How to use Entrepreneurship to hack the job market.

It's almost a joke at this point among new entrants to the job market. Job postings list an entry-level position, then request 3-5 years of experience. How is someone who is actually entry-level supposed to qualify for that when some candidates applying genuinely will have 3-5 years of experience?

Build something, and make your own experience! It doesn’t seem like it should work, and yet my career is proof that it does. I started this process while working at a coffee shop. One year later, I was hired as a product manager for a Y Combinator-funded travel startup.

Win-Win Entrepreneurship:

This is an overview of my system to create win-win entrepreneurship scenarios.

If you start a new company and it supports you financially, congratulations! You don’t need that entry-level job anymore.

If the company doesn’t succeed, make sure you learned enough to have real-world experience when interviewing for new positions. If you build things, you’ll have more interesting interviews and likely more success than a person who spent the majority of their time applying for jobs without building experience. As another benefit, you’ll try all different facets of the business world at once and have a better idea of what types of work you enjoy.

What to build?

Find a problem that you genuinely want to solve, and you think you’re capable of solving on your own. If you already know every step of the process you will follow, pick a bigger problem to solve.

What if I’m limited on money?

You need a rough idea of the resources you have available to you. Starting a business can be incredibly inexpensive, especially if you’re willing to do the work yourself. The type of business you choose will help determine start-up costs:

Technology:

If you’re interested in technology but low on funds, consider learning how to build a digital product. With no-code tools available today, this might not even require coding knowledge.

Services:

If you have some service you know you can offer, it’s possible to build a low-cost business around this as well. A service-based business could be anything from neighborhood lawn care to managing a social media marketing agency. Get creative here if you have some strengths that you believe provide value to other people or businesses.

Physical Products:

Physical products can be inexpensive, however organizing a production run can carry a relatively high cost. Crowdfunding is an option - but it may not be the best fit for this process. If your crowdfunding campaign doesn’t succeed, then your business never gets off the ground.

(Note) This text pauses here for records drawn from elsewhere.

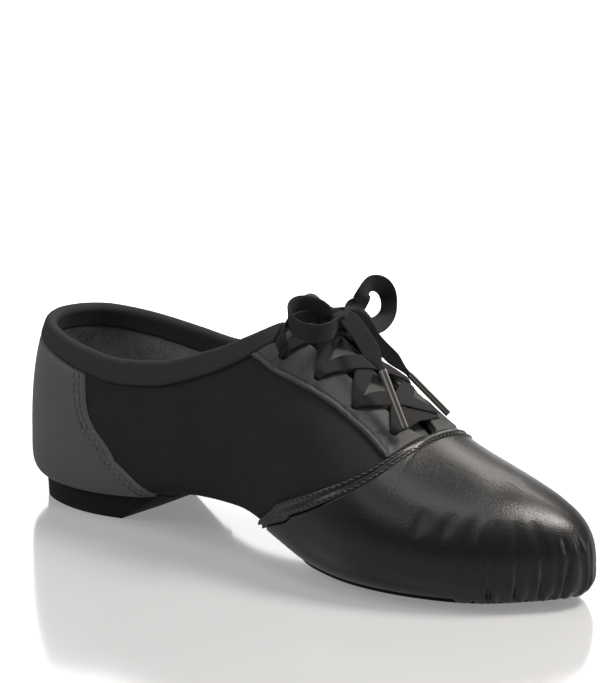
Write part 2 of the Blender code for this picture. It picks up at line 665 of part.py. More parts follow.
def tongue(looks):
    """The tongue: it follows the upper from inside, narrows at the top and stands up out of the throat."""
    ribs = rib_numbers(TONGUE_OUTLINE[0][0], TONGUE_OUTLINE[-1][0])[:, None]
    across = np.linspace(-1, 1, 9)
    side = np.where(across < 0, -1.0, 1.0)
    half = (THROAT_WIDTH / 2 + TONGUE_SIDE) * monotone_curve(TONGUE_OUTLINE, ribs)
    t, side, half = np.broadcast_arrays(ribs, side, half)
    v = 1 - np.abs(across) * (1 - v_beside_crest(t, side, half))
    normals = rib_normal(t, side, v)
    outer = rib_point(t, side, v) - normals * (WALL + TONGUE_GAP)
    inner = outer - normals * TONGUE_THICKNESS
    top_half = half[0, 0]
    for rise, lean, width in TONGUE_TOP:
        lifted = []
        for row in (outer, inner):
            first = row[len(row) - len(ribs)]
            shift = np.array([-lean, 0.0, rise]) * TONGUE_RISE
            narrowed = first * [1, width * TONGUE_RISE / top_half, 1]
            lifted.append(narrowed + shift)
        outer = np.concatenate([lifted[0][None], outer])
        inner = np.concatenate([lifted[1][None], inner])
    index = np.arange(outer[..., 0].size).reshape(outer.shape[:2])
    solid = close_between(inner.reshape(-1, 3), outer.reshape(-1, 3), grid_triangles(index))
    add_object("tongue", *solid, looks["stay_leather"])


def insole(looks):
    """The insole, laid inside on the upper's turned-in edge and bridging the two windows."""
    patch = sheet(around(0, LAST_RIB), level(-1.0), table_edge(INSOLE_EDGE))
    shell("insole", looks["lining"], patch, -WALL - INSOLE_GAP - INSOLE_THICKNESS, -WALL - INSOLE_GAP)


def heel(looks):
    """The low rubber heel: its top follows the upper's seat, its tread is flat and its breast slopes."""
    points, normals, faces = sheet(around(0, HEEL_LAST_RIB), level(-1.0), level(HEEL_EDGE))
    top = points + normals * GAP
    floor = np.stack([LENGTH * monotone_curve(BREAST, top[:, 0] / LENGTH), top[:, 1], 0 * top[:, 2]], 1)
    add_object("heel", *close_between(top, floor, faces), looks["rubber"])


def forefoot_sole(looks):
    """The thin tread under the ball of the foot, flat where it stands and curled up at its edges."""
    patch = sheet(around(SOLE_EDGE[0][0], LAST_RIB, [9.45]), level(-1.0), table_edge(SOLE_EDGE))
    points, normals, faces = patch
    top = points + normals * GAP
    floor = top.copy()
    floor[:, 2] = np.maximum(0, top[:, 2] - SOLE_THICKNESS - SOLE_BED)
    add_object("forefoot_sole", *close_between(top, floor, faces), looks["rubber"])


def tape(points, normals, width, thickness):
    """A flat tape along a line of points on the surface that it lies over."""
    ahead = np.gradient(points, axis=0)
    across = unit(np.cross(normals, ahead)) * width / 2
    thick = normals * thickness
    sections = np.stack([points - across, points + across, points + across + thick,
                         points - across + thick], 1)
    return swept(sections, ((0, 1, 2), (0, 2, 3)))


def lace_run(start, end):
    """A tape from one hole to another over the throat: each hole is a rib number, a side and v."""
    share = np.linspace(-LACE_OVERRUN, 1 + LACE_OVERRUN, 8)
    over = start[1] * (1 - start[2]) + (end[1] * (1 - end[2]) - start[1] * (1 - start[2])) * share
    t = start[0] + (end[0] - start[0]) * share
    side = np.where(over < 0, -1.0, 1.0)
    v = 1 - np.abs(over)
    lift = LACE_BASE + (LACE_STEP if start[1] > 0 else 0)
    return tape(on_upper(t, side, v, lift), rib_normal(t, side, v), LACE_WIDTH, LACE_THICKNESS)


def lace_rise(side):
    """A tape from a top hole up to the knot."""
    rows = [(*HOLES[0], LACE_BASE + LACE_STEP / 2)] + [(t, v, height * KNOT_DIAMETER) for t, v, height in LACE_RISE]
    rows = np.array(rows)
    steps = np.linspace(0, len(rows) - 1, 7)
    t, v, height = (natural_spline(np.arange(float(len(rows))), column, steps) for column in rows.T)
    sides = np.full_like(t, side)
    return tape(on_upper(t, sides, v, height), rib_normal(t, sides, v), LACE_WIDTH, LACE_THICKNESS)


def lace_crossings(looks):
    """The laced part: a bar below, three crossings above it and a rise to the knot from each top hole."""
    lowest = HOLES[-1]
    runs = [lace_run((lowest[0], -1.0, lowest[1]), (lowest[0], 1.0, lowest[1]))]
    for upper_hole, lower_hole in zip(HOLES, HOLES[1:]):
        for side in (-1.0, 1.0):
            runs.append(lace_run((lower_hole[0], side, lower_hole[1]), (upper_hole[0], -side, upper_hole[1])))
    runs += [lace_rise(-1.0), lace_rise(1.0)]
    item = add_object("lace_crossings", *runs[0], looks["lace_tape"])
    group = bpy.data.collections.new("lace_runs")
    bpy.context.scene.collection.children.link(group)
    for number, run in enumerate(runs[1:]):
        guide = add_object(f"lace_run_{number}", *run, looks["lace_tape"])
        guide.hide_render = True
        guide.display_type = "WIRE"
        bpy.context.collection.objects.unlink(guide)
        group.objects.link(guide)
    boolean(item, "UNION", group)


def cord(name, route, diameter, look):
    """A round tube along a smooth line through a route given in thousandths of the shoe's sizes."""
    route = np.array(route) * (LENGTH, BALL_WIDTH, INSTEP_HEIGHT) / 1000
    length = np.linalg.norm(np.diff(route, axis=0), axis=1).sum()
    count = max(3, int(round(length / (2 * diameter))) + 1)
    steps = np.linspace(0, len(route) - 1, count)
    columns = [natural_spline(np.arange(float(len(route))), column, steps) for column in route.T]
    curve = bpy.data.curves.new(name, "CURVE")
    curve.dimensions = "3D"
    curve.bevel_depth = diameter / 2
    curve.bevel_resolution = 2
    curve.use_fill_caps = True
    spline = curve.splines.new("POLY")
    spline.points.add(count - 1)
    for point, place in zip(spline.points, zip(*columns)):
        point.co = (*place, 1.0)
    curve.materials.append(look)
    bpy.context.collection.objects.link(bpy.data.objects.new(name, curve))


def bow(looks):
    """The knot, its two loops and its two ends with their aglets."""
    tape_look = looks["lace_tape"]
    cord("lace_knot", KNOT_ROUTE, KNOT_DIAMETER, tape_look)
    cord("lace_loop_near", NEAR_LOOP_ROUTE, CORD_DIAMETER, tape_look)
    cord("lace_loop_far", FAR_LOOP_ROUTE, CORD_DIAMETER, tape_look)
    cord("lace_end_near", NEAR_END_ROUTE, CORD_DIAMETER, tape_look)
    cord("lace_end_far", FAR_END_ROUTE, CORD_DIAMETER, tape_look)
    cord("aglet_near", NEAR_AGLET_ROUTE, AGLET_DIAMETER, looks["aglet_film"])
    cord("aglet_far", FAR_AGLET_ROUTE, AGLET_DIAMETER, looks["aglet_film"])


def main():
    """Build every piece."""
    clear_scene()
    looks = materials()
    holes = cutters("lace_holes", hole_places(), HOLE_DIAMETER, 3 * WALL)
    upper_body(looks, holes)
    heel_counter(looks)
    vamp(looks)
    vamp_seam(looks)
    lace_stays(looks, holes)
    collar_binding(looks)
    tongue(looks)
    insole(looks)
    heel(looks)
    forefoot_sole(looks)
    lace_crossings(looks)
    bow(looks)
    stand_on_heel_centre()


main()
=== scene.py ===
"""The looks of a soft split-sole jazz shoe: stretch fabric, leather, knit binding, flat laces and rubber.

Every piece is worked out on one surface, the outside of the stretch upper, which is the same as the
solids' surface. A rib of that surface stands in a vertical plane through a point of the spine, which runs
down the middle of the last, and a point of the outline, the widest line around the shoe. Along a rib v
runs from -1 under the spine through 0 at the widest line to 1 on the crest. t numbers the ribs from 0 at
the back of the heel to 16 at the tip of the toe, and side is -1 on the outer side and 1 on the inner one.
"""

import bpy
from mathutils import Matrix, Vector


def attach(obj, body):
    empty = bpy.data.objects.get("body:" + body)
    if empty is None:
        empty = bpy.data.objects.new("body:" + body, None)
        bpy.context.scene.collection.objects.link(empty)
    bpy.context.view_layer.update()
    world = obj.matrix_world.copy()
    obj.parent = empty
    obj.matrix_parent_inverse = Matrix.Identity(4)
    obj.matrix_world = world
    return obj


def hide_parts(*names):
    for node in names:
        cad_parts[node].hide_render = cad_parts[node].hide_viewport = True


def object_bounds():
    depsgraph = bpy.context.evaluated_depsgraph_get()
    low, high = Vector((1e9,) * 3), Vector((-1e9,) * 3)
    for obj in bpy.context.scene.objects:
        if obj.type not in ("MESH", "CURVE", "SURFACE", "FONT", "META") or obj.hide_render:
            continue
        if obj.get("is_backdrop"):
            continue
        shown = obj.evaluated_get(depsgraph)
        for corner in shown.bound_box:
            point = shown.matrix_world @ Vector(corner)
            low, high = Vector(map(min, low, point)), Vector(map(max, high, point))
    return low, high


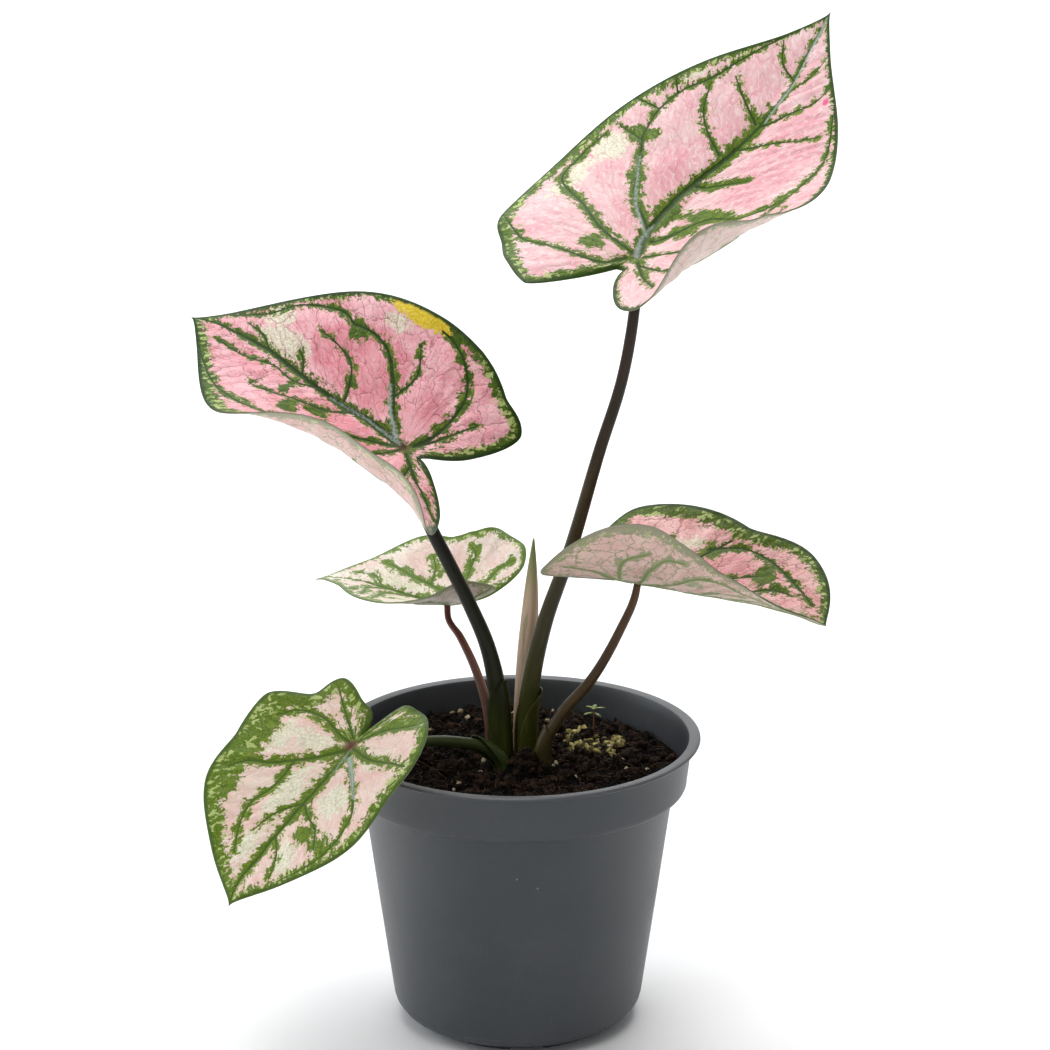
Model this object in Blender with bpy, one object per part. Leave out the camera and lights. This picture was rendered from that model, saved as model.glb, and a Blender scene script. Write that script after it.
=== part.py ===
"""A young caladium with five leaves and one furled leaf, in its round nursery pot.

The origin is the middle of the pot's foot. Z is up and -Y is the side the plant is seen from.
"""

import math

import bmesh
import bpy
import numpy as np

# Lengths below are in millimetres and angles in degrees. One millimetre in scene units:
MM = 0.001

# Pot: a thin moulded nursery pot with a deep collar and a rolled lip.
POT_HEIGHT = 98.0
LIP_RADIUS = 60.0
LIP_THICKNESS = 1.3
COLLAR_TOP_RADIUS = 57.2
COLLAR_FOOT_RADIUS = 55.7
COLLAR_FOOT_HEIGHT = 81.0
BODY_TOP_RADIUS = 51.3
BODY_FOOT_RADIUS = 41.4
BODY_FOOT_HEIGHT = 8.0
POT_WALL = 1.2
FLOOR_HEIGHT = 2.0
FOOT_OUTER_RADIUS = 33.2
FOOT_INNER_RADIUS = 29.0
FOOT_COUNT = 8
FOOT_GAP_ANGLE = 18.0
FIRST_GAP_ANGLE = -85.0
HUB_RADIUS = 7.0
DRAIN_RADIUS = 22.0
DRAIN_HOLE = 3.2
POT_SIDES = 64

# Soil: one lumpy plug that stands a little below the lip.
SOIL_GAP = 0.35
SOIL_EDGE_HEIGHT = 86.5
SOIL_MOUND = 2.6
SOIL_LUMP = 0.9
SOIL_RINGS = 9
SOIL_SIDES = 48
CLOD_PLACE = (1.5, -10.5)
CLOD_HEIGHT = 4.5
CLOD_RADIUS = 4.2
STEM_FOOT_HEIGHT = 79.5
HOLE_GAP = 0.4

# Leaves: every blade is a flat heart shape that is bent, folded and then turned.
BLADE_THICKNESS = 0.7
BLADE_RINGS = 7
BLADE_SPOKES = 48
STEM_SIDES = 10
STEM_STEPS = 24
STEM_TOP_GAP = 1.1
NECK_LENGTH = 4.5
CUP_SPAN = 40.0
EDGE_ANGLES = (0, 10, 25, 45, 70, 95, 120, 142, 158, 170, 180)
FOLD_PLACES = (-0.5, 0.3, 1.0)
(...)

Make sure you actually launch it.

Almost no one will care about your hard work or even believe you’re doing anything while you’re getting started. It’s a cliché, but you have to believe in yourself. Everyone else will only believe you were actually working on something after you launch it. This is why crowdfunding can be a risk. If your campaign fails and you never go live with the product, all that work you put in to get started will not be recognized.

It’s imperative to get to the point where you’re selling a product or service to customers. Until you get to that point, no one will take your business seriously. It’s dumb, but that’s how it works. No one sees your hard work, they just see the finished product.

How to learn anything: start with the end in mind.

What are you trying to accomplish?

Free resources for learning to code are abundant online, and having a product in mind that you want to create will help direct you to the right resources. If you know you want to build an app, you would start by Googling “how to build an app” rather than “how to start a company.”

In my case, I wanted to build a watch company but didn’t know anything about watches. I Googled “How to build a watch” and went from there. When one of my suppliers emailed asking if I wanted an “AR Coating” on my watch crystal, I searched “What is an AR coating watches” which led me to a post in a blog called “Everything you need to know about watch crystals”, including a section on anti-reflective(AR) coatings.

Identify the things you need to know, then known them. Any information you want is out there for free if you search for it.

Conclusion
If you’ve done this right, you’ve built enough experience to at least get some freelance work. In my case, launching my watch company was only marginally successful. I could cover my costs with sales but wasn’t seeing the success I hoped for. However, I did manage to use this experience to get some freelance work consulting for e-commerce clothing brands in Los Angeles. Since I had already run a Shopify store myself, I could confidently work with a brand to help them solve their technology problems. By the time I was in interviews for full-time positions, I had real experience that allowed me to succeed in a product management role at a startup.